MATERIAL:
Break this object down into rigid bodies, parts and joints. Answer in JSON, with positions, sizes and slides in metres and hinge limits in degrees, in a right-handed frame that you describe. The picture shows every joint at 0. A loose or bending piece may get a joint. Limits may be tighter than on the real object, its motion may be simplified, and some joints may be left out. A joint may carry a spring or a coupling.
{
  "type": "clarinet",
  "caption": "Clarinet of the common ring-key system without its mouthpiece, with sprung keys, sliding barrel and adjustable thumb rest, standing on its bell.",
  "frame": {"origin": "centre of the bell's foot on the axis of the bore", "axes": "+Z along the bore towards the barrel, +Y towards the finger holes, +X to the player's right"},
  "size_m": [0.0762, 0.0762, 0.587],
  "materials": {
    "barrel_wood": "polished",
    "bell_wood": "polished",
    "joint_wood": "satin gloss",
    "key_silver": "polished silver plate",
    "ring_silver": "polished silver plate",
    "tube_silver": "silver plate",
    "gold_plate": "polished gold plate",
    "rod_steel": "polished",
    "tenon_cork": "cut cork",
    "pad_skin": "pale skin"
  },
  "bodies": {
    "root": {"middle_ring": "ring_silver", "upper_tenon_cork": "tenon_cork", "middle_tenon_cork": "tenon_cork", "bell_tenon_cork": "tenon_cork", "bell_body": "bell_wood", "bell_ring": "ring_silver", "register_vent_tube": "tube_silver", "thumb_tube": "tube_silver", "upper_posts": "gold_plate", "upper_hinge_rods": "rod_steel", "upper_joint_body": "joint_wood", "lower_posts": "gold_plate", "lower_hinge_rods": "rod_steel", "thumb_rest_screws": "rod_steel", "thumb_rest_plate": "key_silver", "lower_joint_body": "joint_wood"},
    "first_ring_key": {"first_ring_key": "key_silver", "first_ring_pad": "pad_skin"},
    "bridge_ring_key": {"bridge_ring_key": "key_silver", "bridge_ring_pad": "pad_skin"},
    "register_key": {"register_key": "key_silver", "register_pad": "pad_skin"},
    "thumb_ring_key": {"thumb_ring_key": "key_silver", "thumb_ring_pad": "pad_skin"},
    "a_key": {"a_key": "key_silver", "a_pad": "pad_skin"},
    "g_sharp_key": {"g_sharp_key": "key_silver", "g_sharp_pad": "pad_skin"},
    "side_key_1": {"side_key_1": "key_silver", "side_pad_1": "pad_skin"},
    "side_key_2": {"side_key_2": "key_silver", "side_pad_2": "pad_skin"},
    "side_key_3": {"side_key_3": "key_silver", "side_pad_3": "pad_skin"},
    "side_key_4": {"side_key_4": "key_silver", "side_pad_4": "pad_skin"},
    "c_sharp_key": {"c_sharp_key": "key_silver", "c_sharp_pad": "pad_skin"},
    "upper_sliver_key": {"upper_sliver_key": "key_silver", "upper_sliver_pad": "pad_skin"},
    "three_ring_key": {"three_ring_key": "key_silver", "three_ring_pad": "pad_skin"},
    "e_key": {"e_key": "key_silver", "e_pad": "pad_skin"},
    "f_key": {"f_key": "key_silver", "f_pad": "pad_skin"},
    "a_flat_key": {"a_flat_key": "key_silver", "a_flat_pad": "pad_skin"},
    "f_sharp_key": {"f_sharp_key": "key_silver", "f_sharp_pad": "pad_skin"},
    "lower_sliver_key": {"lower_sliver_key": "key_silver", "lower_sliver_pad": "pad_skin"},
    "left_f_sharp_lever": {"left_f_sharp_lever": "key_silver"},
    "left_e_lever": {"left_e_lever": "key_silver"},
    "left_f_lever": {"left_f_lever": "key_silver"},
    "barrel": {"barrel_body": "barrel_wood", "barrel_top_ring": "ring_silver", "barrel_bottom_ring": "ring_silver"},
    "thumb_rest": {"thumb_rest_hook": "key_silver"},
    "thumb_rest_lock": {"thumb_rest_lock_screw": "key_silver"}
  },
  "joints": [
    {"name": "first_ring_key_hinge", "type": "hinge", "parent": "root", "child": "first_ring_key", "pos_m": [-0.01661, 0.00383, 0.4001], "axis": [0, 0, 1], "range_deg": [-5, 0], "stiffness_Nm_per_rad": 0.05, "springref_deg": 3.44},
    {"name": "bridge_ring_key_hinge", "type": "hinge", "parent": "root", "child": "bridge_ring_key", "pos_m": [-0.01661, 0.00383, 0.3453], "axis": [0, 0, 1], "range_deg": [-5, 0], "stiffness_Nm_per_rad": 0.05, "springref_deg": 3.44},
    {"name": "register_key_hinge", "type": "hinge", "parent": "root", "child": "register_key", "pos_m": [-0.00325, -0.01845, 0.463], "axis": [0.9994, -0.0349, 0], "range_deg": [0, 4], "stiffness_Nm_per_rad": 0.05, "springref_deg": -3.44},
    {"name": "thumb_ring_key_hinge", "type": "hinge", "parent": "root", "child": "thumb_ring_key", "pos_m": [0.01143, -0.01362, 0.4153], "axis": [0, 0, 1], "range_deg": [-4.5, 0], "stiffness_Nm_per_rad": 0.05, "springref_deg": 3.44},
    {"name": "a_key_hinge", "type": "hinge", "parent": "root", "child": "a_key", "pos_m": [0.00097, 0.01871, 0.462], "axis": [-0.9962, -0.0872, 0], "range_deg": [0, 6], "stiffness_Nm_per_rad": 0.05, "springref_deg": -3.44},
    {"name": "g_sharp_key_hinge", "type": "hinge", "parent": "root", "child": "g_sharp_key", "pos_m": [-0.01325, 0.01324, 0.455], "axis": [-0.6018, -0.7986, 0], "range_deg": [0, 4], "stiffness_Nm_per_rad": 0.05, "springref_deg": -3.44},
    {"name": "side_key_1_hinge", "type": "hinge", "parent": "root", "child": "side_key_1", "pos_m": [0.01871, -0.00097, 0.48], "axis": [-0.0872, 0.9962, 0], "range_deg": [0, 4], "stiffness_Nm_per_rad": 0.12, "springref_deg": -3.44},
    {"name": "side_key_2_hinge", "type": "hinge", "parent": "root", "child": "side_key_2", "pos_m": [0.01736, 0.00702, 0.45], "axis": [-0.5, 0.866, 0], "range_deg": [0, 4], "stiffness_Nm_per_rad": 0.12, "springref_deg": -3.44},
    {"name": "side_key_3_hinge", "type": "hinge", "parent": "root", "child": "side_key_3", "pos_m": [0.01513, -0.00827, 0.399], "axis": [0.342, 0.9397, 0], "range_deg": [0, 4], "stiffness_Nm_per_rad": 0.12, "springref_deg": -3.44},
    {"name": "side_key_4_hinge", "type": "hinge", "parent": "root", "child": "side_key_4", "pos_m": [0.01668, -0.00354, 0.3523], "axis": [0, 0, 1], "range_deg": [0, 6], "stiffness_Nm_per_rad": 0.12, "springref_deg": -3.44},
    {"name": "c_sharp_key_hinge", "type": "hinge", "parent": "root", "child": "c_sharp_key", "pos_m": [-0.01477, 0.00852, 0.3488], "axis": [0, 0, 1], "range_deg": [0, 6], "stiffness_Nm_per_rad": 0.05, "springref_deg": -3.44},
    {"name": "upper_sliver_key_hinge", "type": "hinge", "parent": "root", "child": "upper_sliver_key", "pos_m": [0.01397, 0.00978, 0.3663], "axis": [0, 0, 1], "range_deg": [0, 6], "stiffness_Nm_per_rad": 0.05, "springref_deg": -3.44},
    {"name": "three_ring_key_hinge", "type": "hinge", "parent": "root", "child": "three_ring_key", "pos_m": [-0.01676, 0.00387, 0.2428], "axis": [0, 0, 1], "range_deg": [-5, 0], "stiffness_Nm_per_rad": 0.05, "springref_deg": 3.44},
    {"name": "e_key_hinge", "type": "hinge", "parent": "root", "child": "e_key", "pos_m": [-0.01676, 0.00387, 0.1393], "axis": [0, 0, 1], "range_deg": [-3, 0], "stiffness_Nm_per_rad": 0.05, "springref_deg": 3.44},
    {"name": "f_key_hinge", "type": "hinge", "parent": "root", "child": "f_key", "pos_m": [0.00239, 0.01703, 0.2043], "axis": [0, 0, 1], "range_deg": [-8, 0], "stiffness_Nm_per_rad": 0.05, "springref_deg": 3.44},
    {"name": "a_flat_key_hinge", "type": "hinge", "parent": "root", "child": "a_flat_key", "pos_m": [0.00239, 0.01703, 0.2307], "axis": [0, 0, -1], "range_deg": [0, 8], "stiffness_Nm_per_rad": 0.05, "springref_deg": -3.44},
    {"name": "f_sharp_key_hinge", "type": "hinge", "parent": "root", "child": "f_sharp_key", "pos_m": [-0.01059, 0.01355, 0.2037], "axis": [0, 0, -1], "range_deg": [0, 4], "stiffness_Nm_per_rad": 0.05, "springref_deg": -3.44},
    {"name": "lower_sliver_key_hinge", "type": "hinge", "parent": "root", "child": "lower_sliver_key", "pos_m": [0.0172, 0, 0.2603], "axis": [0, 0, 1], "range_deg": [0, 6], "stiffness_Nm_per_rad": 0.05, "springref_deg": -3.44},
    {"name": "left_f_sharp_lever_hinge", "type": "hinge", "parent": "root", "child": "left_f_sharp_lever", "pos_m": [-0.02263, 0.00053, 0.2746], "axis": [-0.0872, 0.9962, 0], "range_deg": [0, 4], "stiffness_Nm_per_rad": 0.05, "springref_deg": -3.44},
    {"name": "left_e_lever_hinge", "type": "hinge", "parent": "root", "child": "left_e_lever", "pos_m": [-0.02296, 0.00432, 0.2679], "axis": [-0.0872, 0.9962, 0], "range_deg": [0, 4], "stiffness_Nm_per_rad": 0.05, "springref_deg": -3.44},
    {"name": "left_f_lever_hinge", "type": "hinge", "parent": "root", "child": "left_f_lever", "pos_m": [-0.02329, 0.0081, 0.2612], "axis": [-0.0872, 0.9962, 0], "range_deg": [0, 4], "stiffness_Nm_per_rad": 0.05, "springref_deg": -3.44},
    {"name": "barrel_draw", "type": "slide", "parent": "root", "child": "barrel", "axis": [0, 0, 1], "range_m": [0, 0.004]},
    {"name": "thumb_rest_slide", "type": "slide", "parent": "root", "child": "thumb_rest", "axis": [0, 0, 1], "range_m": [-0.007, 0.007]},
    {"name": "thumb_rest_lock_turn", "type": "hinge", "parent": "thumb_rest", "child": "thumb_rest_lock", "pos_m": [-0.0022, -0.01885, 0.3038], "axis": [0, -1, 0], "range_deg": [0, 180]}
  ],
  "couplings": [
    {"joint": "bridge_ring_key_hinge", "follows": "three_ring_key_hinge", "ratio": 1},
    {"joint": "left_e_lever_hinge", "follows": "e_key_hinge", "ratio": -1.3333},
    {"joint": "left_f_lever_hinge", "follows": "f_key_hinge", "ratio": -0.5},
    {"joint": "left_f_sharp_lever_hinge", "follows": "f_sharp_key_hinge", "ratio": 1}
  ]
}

TASK BRIEF: Above is a listing; report how many of its lines include the word "with", giving the number only.

OUTPUT OF THE EXERCISE: 2